** Dataset records **
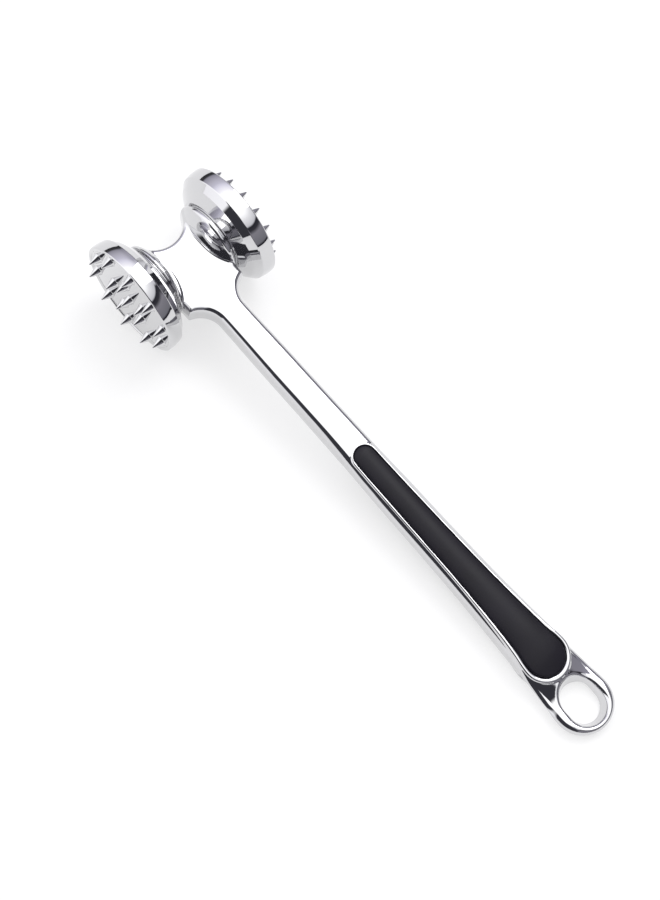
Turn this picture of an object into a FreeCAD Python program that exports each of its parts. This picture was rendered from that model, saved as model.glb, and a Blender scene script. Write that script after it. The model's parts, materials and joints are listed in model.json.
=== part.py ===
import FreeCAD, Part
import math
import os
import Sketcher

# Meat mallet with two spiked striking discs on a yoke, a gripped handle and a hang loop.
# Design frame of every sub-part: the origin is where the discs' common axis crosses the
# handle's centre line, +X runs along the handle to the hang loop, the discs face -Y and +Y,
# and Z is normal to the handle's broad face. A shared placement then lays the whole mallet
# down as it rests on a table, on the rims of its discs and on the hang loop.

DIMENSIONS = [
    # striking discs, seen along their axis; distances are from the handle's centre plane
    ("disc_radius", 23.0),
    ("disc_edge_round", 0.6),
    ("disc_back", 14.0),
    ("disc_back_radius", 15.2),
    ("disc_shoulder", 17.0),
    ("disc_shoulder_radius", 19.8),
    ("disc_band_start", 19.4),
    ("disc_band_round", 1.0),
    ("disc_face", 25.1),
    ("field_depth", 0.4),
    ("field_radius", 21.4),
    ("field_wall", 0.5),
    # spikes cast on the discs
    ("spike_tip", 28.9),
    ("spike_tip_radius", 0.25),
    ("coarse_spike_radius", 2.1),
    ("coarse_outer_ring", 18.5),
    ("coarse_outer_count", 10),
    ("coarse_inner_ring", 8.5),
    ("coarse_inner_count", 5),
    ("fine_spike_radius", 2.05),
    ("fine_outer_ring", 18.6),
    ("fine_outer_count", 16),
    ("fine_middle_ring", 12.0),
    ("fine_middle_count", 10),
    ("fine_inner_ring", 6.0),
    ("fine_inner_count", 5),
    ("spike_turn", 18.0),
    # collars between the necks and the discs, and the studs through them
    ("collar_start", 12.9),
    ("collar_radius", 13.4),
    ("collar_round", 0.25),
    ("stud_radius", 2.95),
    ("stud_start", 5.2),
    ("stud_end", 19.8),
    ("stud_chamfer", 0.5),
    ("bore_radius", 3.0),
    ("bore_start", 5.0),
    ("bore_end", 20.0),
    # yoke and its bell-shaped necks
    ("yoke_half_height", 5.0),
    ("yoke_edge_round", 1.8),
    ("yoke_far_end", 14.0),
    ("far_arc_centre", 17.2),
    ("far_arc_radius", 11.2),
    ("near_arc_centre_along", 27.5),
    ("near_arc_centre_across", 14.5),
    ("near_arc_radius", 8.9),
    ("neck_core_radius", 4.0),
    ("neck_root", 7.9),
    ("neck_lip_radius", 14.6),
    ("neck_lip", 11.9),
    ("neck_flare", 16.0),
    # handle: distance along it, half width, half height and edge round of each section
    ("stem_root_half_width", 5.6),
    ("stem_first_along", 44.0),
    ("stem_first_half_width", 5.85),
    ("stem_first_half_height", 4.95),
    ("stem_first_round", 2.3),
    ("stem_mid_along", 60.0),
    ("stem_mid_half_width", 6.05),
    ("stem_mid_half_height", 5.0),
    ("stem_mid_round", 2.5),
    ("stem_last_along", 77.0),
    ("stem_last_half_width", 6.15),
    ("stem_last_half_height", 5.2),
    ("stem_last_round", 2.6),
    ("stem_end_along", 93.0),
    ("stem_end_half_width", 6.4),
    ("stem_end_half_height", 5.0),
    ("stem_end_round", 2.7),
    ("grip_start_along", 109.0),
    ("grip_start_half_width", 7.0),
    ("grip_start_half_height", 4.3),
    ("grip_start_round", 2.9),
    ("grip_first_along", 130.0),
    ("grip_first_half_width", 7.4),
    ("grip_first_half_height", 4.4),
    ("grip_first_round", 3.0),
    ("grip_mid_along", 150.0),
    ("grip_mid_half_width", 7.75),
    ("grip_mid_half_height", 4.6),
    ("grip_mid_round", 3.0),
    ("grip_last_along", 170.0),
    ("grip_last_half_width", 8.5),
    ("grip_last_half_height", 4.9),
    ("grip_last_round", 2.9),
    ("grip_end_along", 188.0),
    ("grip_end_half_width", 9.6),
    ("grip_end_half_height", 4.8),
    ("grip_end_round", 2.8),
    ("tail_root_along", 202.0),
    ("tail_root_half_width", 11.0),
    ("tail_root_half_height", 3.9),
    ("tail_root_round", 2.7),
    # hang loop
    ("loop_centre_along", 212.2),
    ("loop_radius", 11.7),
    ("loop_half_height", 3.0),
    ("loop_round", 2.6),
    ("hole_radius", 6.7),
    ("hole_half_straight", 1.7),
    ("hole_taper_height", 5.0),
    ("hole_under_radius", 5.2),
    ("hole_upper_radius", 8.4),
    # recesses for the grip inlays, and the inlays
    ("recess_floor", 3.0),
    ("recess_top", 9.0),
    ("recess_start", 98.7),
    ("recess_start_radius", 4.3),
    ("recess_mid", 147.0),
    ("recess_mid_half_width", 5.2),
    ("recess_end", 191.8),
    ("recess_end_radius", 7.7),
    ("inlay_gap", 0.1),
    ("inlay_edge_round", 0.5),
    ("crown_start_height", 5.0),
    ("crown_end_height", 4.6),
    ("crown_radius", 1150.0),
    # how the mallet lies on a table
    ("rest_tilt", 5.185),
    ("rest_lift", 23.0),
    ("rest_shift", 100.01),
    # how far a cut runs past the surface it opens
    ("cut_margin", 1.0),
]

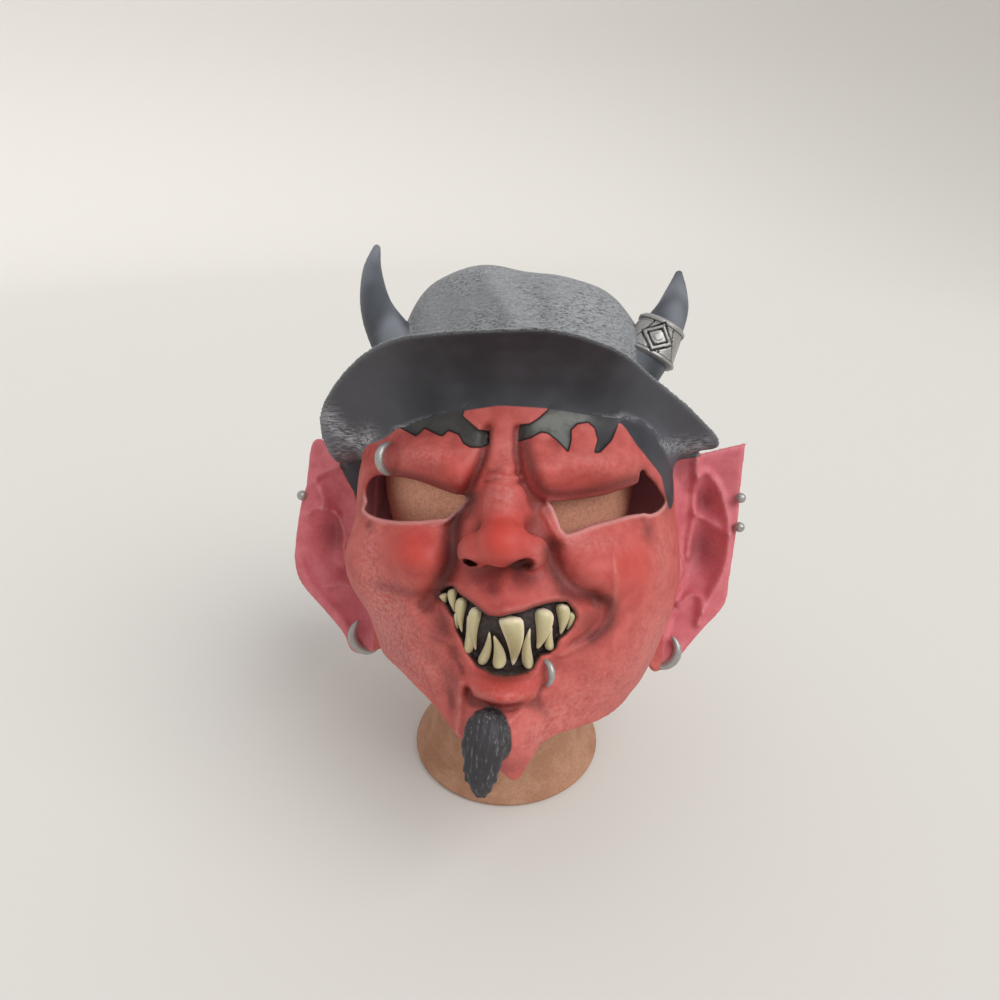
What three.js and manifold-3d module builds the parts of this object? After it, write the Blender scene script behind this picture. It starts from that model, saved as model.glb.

** Exercise description **
Write the entire listing out again, word for word.

** Answer in full **
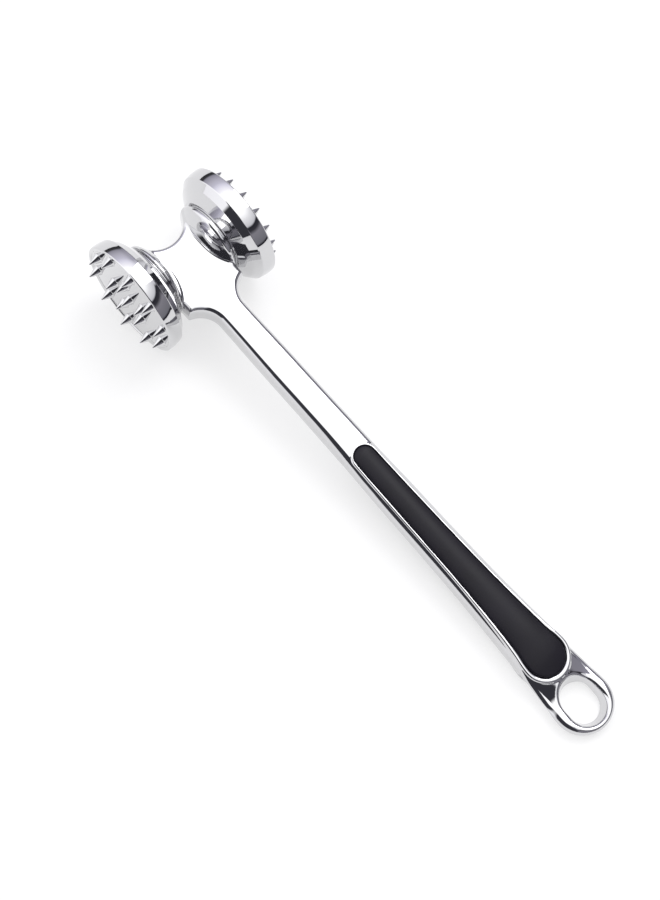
Turn this picture of an object into a FreeCAD Python program that exports each of its parts. This picture was rendered from that model, saved as model.glb, and a Blender scene script. Write that script after it. The model's parts, materials and joints are listed in model.json.
=== part.py ===
import FreeCAD, Part
import math
import os
import Sketcher

# Meat mallet with two spiked striking discs on a yoke, a gripped handle and a hang loop.
# Design frame of every sub-part: the origin is where the discs' common axis crosses the
# handle's centre line, +X runs along the handle to the hang loop, the discs face -Y and +Y,
# and Z is normal to the handle's broad face. A shared placement then lays the whole mallet
# down as it rests on a table, on the rims of its discs and on the hang loop.

DIMENSIONS = [
    # striking discs, seen along their axis; distances are from the handle's centre plane
    ("disc_radius", 23.0),
    ("disc_edge_round", 0.6),
    ("disc_back", 14.0),
    ("disc_back_radius", 15.2),
    ("disc_shoulder", 17.0),
    ("disc_shoulder_radius", 19.8),
    ("disc_band_start", 19.4),
    ("disc_band_round", 1.0),
    ("disc_face", 25.1),
    ("field_depth", 0.4),
    ("field_radius", 21.4),
    ("field_wall", 0.5),
    # spikes cast on the discs
    ("spike_tip", 28.9),
    ("spike_tip_radius", 0.25),
    ("coarse_spike_radius", 2.1),
    ("coarse_outer_ring", 18.5),
    ("coarse_outer_count", 10),
    ("coarse_inner_ring", 8.5),
    ("coarse_inner_count", 5),
    ("fine_spike_radius", 2.05),
    ("fine_outer_ring", 18.6),
    ("fine_outer_count", 16),
    ("fine_middle_ring", 12.0),
    ("fine_middle_count", 10),
    ("fine_inner_ring", 6.0),
    ("fine_inner_count", 5),
    ("spike_turn", 18.0),
    # collars between the necks and the discs, and the studs through them
    ("collar_start", 12.9),
    ("collar_radius", 13.4),
    ("collar_round", 0.25),
    ("stud_radius", 2.95),
    ("stud_start", 5.2),
    ("stud_end", 19.8),
    ("stud_chamfer", 0.5),
    ("bore_radius", 3.0),
    ("bore_start", 5.0),
    ("bore_end", 20.0),
    # yoke and its bell-shaped necks
    ("yoke_half_height", 5.0),
    ("yoke_edge_round", 1.8),
    ("yoke_far_end", 14.0),
    ("far_arc_centre", 17.2),
    ("far_arc_radius", 11.2),
    ("near_arc_centre_along", 27.5),
    ("near_arc_centre_across", 14.5),
    ("near_arc_radius", 8.9),
    ("neck_core_radius", 4.0),
    ("neck_root", 7.9),
    ("neck_lip_radius", 14.6),
    ("neck_lip", 11.9),
    ("neck_flare", 16.0),
    # handle: distance along it, half width, half height and edge round of each section
    ("stem_root_half_width", 5.6),
    ("stem_first_along", 44.0),
    ("stem_first_half_width", 5.85),
    ("stem_first_half_height", 4.95),
    ("stem_first_round", 2.3),
    ("stem_mid_along", 60.0),
    ("stem_mid_half_width", 6.05),
    ("stem_mid_half_height", 5.0),
    ("stem_mid_round", 2.5),
    ("stem_last_along", 77.0),
    ("stem_last_half_width", 6.15),
    ("stem_last_half_height", 5.2),
    ("stem_last_round", 2.6),
    ("stem_end_along", 93.0),
    ("stem_end_half_width", 6.4),
    ("stem_end_half_height", 5.0),
    ("stem_end_round", 2.7),
    ("grip_start_along", 109.0),
    ("grip_start_half_width", 7.0),
    ("grip_start_half_height", 4.3),
    ("grip_start_round", 2.9),
    ("grip_first_along", 130.0),
    ("grip_first_half_width", 7.4),
    ("grip_first_half_height", 4.4),
    ("grip_first_round", 3.0),
    ("grip_mid_along", 150.0),
    ("grip_mid_half_width", 7.75),
    ("grip_mid_half_height", 4.6),
    ("grip_mid_round", 3.0),
    ("grip_last_along", 170.0),
    ("grip_last_half_width", 8.5),
    ("grip_last_half_height", 4.9),
    ("grip_last_round", 2.9),
    ("grip_end_along", 188.0),
    ("grip_end_half_width", 9.6),
    ("grip_end_half_height", 4.8),
    ("grip_end_round", 2.8),
    ("tail_root_along", 202.0),
    ("tail_root_half_width", 11.0),
    ("tail_root_half_height", 3.9),
    ("tail_root_round", 2.7),
    # hang loop
    ("loop_centre_along", 212.2),
    ("loop_radius", 11.7),
    ("loop_half_height", 3.0),
    ("loop_round", 2.6),
    ("hole_radius", 6.7),
    ("hole_half_straight", 1.7),
    ("hole_taper_height", 5.0),
    ("hole_under_radius", 5.2),
    ("hole_upper_radius", 8.4),
    # recesses for the grip inlays, and the inlays
    ("recess_floor", 3.0),
    ("recess_top", 9.0),
    ("recess_start", 98.7),
    ("recess_start_radius", 4.3),
    ("recess_mid", 147.0),
    ("recess_mid_half_width", 5.2),
    ("recess_end", 191.8),
    ("recess_end_radius", 7.7),
    ("inlay_gap", 0.1),
    ("inlay_edge_round", 0.5),
    ("crown_start_height", 5.0),
    ("crown_end_height", 4.6),
    ("crown_radius", 1150.0),
    # how the mallet lies on a table
    ("rest_tilt", 5.185),
    ("rest_lift", 23.0),
    ("rest_shift", 100.01),
    # how far a cut runs past the surface it opens
    ("cut_margin", 1.0),
]

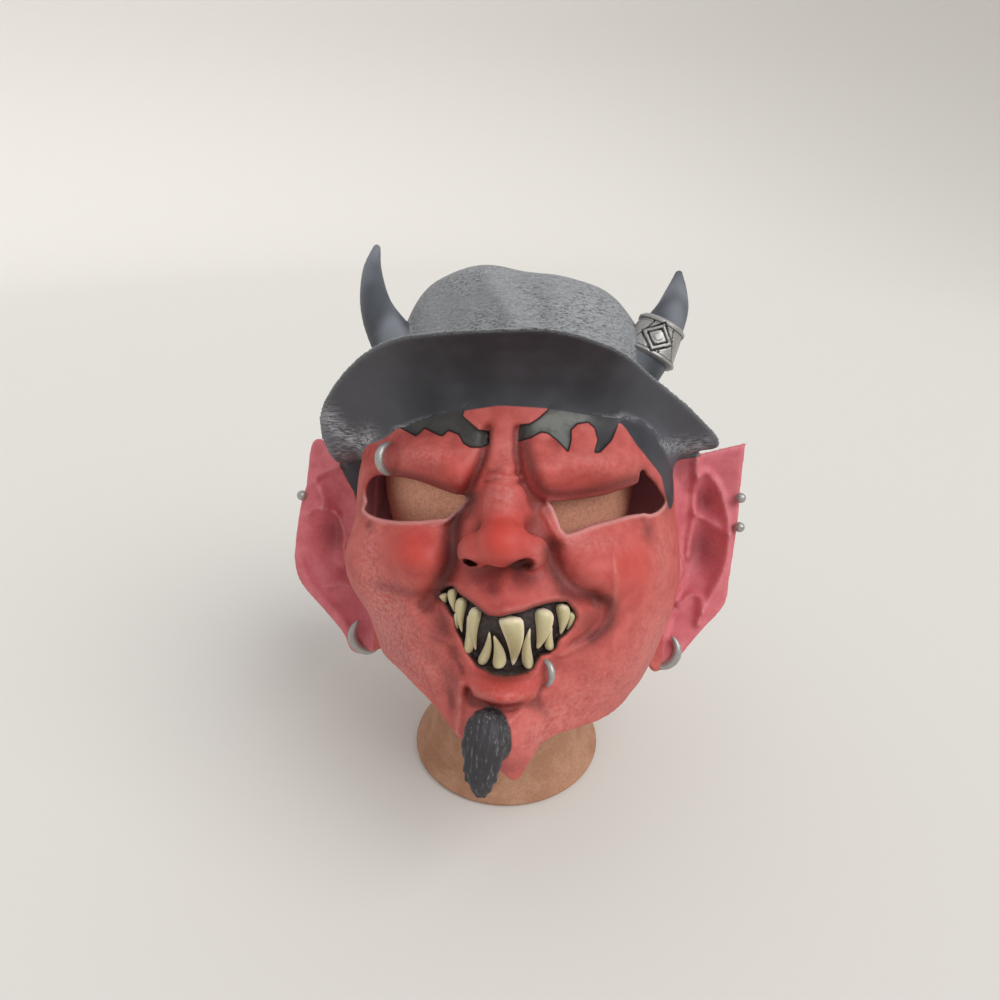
What three.js and manifold-3d module builds the parts of this object? After it, write the Blender scene script behind this picture. It starts from that model, saved as model.glb.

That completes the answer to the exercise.